Shackled together they squished through broad leaves gathered on the bottom lane of the hospital. Two-storey houses locked in by rusting fences helped act as a windbreak, and Janine opened her coat out in invitation. They briefly clung to each other until they got to the low stone wall of the shallow pond. He dutifully tugged himself away from her, letting her gather her coat, button it up to her neck, and conserve heat. They were leaving the hospital grounds before he felt it safe to ask, ‘Whit do you think they’ll dae?’
She kept walking, her pace quickening. ‘They’ll do what they usually do.’ Her voice held no rancour. ‘They’ll do nothing and hope it’ll turn out alright, but they’ll be shitting themselves and working out a story about who to blame and how it wasn’t anybody’s fault.’
He tried to laugh, but it was too cold and his jaw ached. ‘Will they no’ go to your house right away lookin’ for you?’
She slowed to consider. They walked hand in hand to the Pond Hotel. Her voice was level. ‘They’ll not be looking for me. They’ll be looking for you.’
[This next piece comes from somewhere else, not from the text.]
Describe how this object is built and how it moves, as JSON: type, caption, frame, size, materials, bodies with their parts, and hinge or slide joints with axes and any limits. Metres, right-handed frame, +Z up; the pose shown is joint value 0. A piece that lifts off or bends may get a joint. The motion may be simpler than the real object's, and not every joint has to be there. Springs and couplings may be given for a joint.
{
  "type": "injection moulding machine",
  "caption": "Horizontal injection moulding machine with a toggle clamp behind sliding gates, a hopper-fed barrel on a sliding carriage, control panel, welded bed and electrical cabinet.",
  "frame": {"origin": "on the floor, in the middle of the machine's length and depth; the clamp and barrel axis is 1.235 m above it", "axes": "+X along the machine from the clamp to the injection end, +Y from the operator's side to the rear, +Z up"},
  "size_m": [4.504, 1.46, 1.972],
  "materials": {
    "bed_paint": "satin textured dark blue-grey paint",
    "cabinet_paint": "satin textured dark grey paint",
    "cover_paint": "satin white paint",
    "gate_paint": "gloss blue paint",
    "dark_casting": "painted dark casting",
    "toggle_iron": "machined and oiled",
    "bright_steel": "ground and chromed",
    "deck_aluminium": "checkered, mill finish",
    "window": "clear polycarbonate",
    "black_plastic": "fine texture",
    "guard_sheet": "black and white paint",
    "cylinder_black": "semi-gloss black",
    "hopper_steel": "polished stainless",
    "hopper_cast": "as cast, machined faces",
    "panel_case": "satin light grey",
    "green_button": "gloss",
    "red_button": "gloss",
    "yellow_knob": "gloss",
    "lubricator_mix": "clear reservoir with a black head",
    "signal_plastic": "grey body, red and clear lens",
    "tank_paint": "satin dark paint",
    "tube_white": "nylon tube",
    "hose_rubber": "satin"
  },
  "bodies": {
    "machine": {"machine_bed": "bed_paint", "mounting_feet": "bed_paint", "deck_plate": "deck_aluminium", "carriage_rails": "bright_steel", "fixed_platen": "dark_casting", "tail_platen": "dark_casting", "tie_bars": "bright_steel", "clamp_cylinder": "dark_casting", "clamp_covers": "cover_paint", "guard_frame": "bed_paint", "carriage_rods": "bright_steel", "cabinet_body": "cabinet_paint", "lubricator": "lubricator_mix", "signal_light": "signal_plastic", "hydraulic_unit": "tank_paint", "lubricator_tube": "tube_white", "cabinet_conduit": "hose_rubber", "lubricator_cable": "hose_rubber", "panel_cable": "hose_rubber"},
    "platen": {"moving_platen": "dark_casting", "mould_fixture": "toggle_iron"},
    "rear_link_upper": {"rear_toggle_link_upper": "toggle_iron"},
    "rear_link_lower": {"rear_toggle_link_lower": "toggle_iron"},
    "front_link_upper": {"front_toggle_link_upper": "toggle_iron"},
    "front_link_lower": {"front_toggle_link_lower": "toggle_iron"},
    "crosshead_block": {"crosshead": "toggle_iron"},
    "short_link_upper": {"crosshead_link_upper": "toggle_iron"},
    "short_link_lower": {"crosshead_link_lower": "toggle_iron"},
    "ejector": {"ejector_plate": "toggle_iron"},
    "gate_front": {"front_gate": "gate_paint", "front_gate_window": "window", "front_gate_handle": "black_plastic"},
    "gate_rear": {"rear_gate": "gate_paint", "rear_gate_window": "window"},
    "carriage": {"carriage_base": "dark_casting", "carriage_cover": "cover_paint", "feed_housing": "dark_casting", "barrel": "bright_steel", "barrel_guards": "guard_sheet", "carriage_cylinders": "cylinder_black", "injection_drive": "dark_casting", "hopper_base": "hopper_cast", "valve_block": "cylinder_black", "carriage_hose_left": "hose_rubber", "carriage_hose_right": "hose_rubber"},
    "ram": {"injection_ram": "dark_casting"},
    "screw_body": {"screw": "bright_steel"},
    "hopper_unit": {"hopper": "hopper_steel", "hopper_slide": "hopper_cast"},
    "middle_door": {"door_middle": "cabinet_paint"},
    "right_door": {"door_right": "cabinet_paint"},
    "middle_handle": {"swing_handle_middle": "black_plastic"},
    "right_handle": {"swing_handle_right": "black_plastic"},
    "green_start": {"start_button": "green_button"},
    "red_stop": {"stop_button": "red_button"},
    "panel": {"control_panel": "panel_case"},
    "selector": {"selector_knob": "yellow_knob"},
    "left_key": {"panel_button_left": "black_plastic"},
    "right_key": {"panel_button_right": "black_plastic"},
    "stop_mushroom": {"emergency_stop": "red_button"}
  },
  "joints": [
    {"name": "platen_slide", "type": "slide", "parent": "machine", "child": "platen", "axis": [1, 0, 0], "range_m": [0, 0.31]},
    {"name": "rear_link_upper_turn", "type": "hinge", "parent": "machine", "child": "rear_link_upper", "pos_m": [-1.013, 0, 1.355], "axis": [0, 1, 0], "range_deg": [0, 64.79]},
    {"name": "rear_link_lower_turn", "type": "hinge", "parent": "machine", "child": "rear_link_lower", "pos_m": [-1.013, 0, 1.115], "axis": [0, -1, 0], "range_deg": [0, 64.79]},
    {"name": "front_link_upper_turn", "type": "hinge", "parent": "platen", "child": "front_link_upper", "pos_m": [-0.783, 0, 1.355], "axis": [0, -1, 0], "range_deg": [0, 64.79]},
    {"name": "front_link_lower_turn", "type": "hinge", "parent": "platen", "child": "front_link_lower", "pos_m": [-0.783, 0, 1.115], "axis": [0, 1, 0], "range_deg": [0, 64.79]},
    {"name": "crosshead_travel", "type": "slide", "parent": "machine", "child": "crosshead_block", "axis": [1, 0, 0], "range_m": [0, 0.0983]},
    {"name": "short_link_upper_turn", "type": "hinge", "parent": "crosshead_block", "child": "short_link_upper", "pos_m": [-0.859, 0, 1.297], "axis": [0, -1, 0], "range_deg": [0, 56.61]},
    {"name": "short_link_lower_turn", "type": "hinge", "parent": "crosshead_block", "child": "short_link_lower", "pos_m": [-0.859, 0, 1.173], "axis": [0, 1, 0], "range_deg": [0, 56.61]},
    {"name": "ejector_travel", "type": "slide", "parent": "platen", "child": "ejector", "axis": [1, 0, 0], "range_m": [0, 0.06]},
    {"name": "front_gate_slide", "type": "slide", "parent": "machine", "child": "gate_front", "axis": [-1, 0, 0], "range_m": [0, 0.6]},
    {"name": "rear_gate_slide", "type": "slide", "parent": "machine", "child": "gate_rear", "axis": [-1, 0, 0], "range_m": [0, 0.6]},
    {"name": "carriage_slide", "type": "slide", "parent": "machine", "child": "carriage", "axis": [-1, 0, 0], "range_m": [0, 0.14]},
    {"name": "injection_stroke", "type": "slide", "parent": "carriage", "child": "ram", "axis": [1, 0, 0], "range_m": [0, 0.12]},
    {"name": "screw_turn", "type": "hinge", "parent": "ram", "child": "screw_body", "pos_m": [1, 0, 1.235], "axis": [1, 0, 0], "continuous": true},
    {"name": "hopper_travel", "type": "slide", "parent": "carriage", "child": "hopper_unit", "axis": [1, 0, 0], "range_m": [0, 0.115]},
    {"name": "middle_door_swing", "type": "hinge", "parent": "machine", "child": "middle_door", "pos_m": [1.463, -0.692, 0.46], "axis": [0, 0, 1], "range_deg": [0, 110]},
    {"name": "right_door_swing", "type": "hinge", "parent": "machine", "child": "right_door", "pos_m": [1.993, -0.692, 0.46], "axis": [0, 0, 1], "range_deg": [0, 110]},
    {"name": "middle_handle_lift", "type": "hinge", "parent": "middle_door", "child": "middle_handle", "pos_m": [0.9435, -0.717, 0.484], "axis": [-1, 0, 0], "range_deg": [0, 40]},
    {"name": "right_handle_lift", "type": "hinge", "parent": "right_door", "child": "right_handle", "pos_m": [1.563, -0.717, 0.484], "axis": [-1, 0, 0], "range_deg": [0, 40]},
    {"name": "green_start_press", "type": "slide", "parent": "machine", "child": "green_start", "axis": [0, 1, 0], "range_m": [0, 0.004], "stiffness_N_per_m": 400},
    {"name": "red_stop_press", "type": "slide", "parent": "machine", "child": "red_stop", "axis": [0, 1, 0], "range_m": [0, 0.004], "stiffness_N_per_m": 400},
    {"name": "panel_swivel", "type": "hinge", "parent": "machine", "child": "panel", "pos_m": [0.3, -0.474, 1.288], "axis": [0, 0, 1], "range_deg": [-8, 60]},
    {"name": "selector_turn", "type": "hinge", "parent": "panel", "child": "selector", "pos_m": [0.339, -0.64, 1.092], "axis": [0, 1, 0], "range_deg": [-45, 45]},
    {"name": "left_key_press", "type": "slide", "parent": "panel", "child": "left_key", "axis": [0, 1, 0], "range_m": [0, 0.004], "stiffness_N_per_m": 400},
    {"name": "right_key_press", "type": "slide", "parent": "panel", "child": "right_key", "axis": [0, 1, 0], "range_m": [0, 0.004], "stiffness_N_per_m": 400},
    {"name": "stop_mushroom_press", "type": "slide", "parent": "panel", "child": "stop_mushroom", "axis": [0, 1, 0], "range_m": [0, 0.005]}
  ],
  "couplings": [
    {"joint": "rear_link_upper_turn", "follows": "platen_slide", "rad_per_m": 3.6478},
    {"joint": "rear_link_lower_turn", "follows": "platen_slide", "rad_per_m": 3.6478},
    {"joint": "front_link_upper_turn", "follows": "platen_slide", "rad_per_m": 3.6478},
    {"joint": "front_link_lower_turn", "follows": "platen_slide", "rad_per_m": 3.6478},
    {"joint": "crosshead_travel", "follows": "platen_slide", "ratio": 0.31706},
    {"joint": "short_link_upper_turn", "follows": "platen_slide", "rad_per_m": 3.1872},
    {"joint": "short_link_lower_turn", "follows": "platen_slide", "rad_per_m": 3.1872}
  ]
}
It took him a second to realise what she was talking about. ‘Whit will I dae then, should I go back?’
‘You’re just out! And you want to go back already?’
‘Sorry.’
‘Stop apologising.’
He nodded in agreement, drinking in traffic fumes as the traffic lights turned green and cars scooted past.
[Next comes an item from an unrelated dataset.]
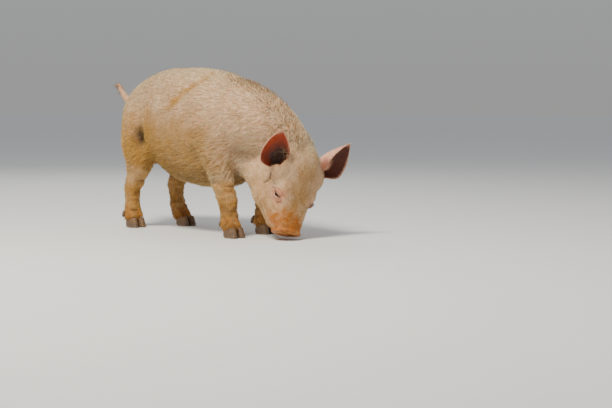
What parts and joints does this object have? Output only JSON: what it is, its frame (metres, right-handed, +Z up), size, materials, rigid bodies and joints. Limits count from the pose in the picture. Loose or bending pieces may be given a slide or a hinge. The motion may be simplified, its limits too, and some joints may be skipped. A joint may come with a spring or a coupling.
{
  "type": "pig",
  "caption": "Young domestic pig standing on all four feet with its head lowered to graze, its nose at the ground and its ears held up and out.",
  "frame": {"origin": "middle of the underside of the object's box, at the level of the soles", "axes": "+Z up; the pig faces -Y, with its left side at +X"},
  "size_m": [0.3474, 0.8506, 0.4949],
  "materials": {
    "skin": "matte skin under a sparse coat of cream bristles",
    "ear": "thin satin skin, pink outside and dark red-brown inside",
    "snout": "bare damp skin, soiled with orange-brown earth",
    "hoof": "dull dark horn",
    "eye": "wet gloss"
  },
  "bodies": {
    "root": {"claw_fore_left_inner": "hoof", "claw_fore_left_outer": "hoof", "claw_fore_right_inner": "hoof", "claw_fore_right_outer": "hoof", "claw_hind_left_inner": "hoof", "claw_hind_left_outer": "hoof", "claw_hind_right_inner": "hoof", "claw_hind_right_outer": "hoof", "dewclaw_fore_left_inner": "hoof", "dewclaw_fore_left_outer": "hoof", "dewclaw_fore_right_inner": "hoof", "dewclaw_fore_right_outer": "hoof", "dewclaw_hind_left_inner": "hoof", "dewclaw_hind_left_outer": "hoof", "dewclaw_hind_right_inner": "hoof", "dewclaw_hind_right_outer": "hoof", "ear_left": "ear", "ear_right": "ear", "eye_left": "eye", "eye_right": "eye", "forearm_left": "skin", "forearm_right": "skin", "forefoot_left": "skin", "forefoot_right": "skin", "ham_left": "skin", "ham_right": "skin", "head": "skin", "hindfoot_left": "skin", "hindfoot_right": "skin", "lower_jaw": "skin", "neck": "skin", "shank_left": "skin", "shank_right": "skin", "shoulder_left": "skin", "shoulder_right": "skin", "snout": "snout", "tail": "skin", "trunk": "skin"}
  },
  "joints": []
}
‘I’ll just nip in here and make a phone call,’ she said. ‘Let them know the lay of the land. Tell them that you were feeling a bit homesick and you’ll only be away for a few hours. They’ll like that. “Home visit” will already be sketched down on some bit of paper, ready to be endorsed as an official entry on your care plan as if they thought it was a good idea and authorised it. They’ll not want to contact the police just yet, cause then they’ll feel stupid. Whatever you do, don’t ever make them feel stupid. Cause they always get their own back on you.’
‘Aye.’ He hadn’t listened to half of what she said. Snow drifted, gathering in their hair. ‘Can you just hurry up, so we can go somewhere?’
‘We’ll go in here. I’ll make that phone call. Back to mine. Then . . .’ her eyes shone.
He grunted his assent before she finished speaking, imagining
what would come next. He imagined the unimaginable – not sex, just feeling warm.
‘Then we can go and see this little girl you keep nattering on about.’ She smiled, showing yellow teeth. ‘Perfect conditions.’
She made it seem like going for a game of golf. But he nodded. He would have agreed to anything.
Day 34
Four customers queued in Partick Post Office, a large cavernous room, but only one stood in front of Janine at the pay window. She was an elderly woman who reeked of clammy clothes and got flustered about what she had done with her change. She muddled between the purse on the counter with notes in it and another purse in a plastic carrier bag. Janine sighed and studied John as the man behind the counter patiently coached the old woman through what she had done with her pension book and money.
Janine thought her boyfriend – if he was worth calling that – looked shifty as a gang’s look-out, which might have something to do with the long, fur-trimmed Afghan coat she had given him to wear. It was the only thing that fitted him from her wardrobe and seemed, if not presentable, at least not too tight on the hips. But it left him looking like an unconvincing transvestite. He slouched, nose plugged to the door, peering out at the pavement, watching snow curling down and pedestrians stomping through the slush, ready, at a moment’s notice and a nod from his gang leader, to turn the sign on the door from Open to Shut and hold the place up with the sawn-off concealed under his coat.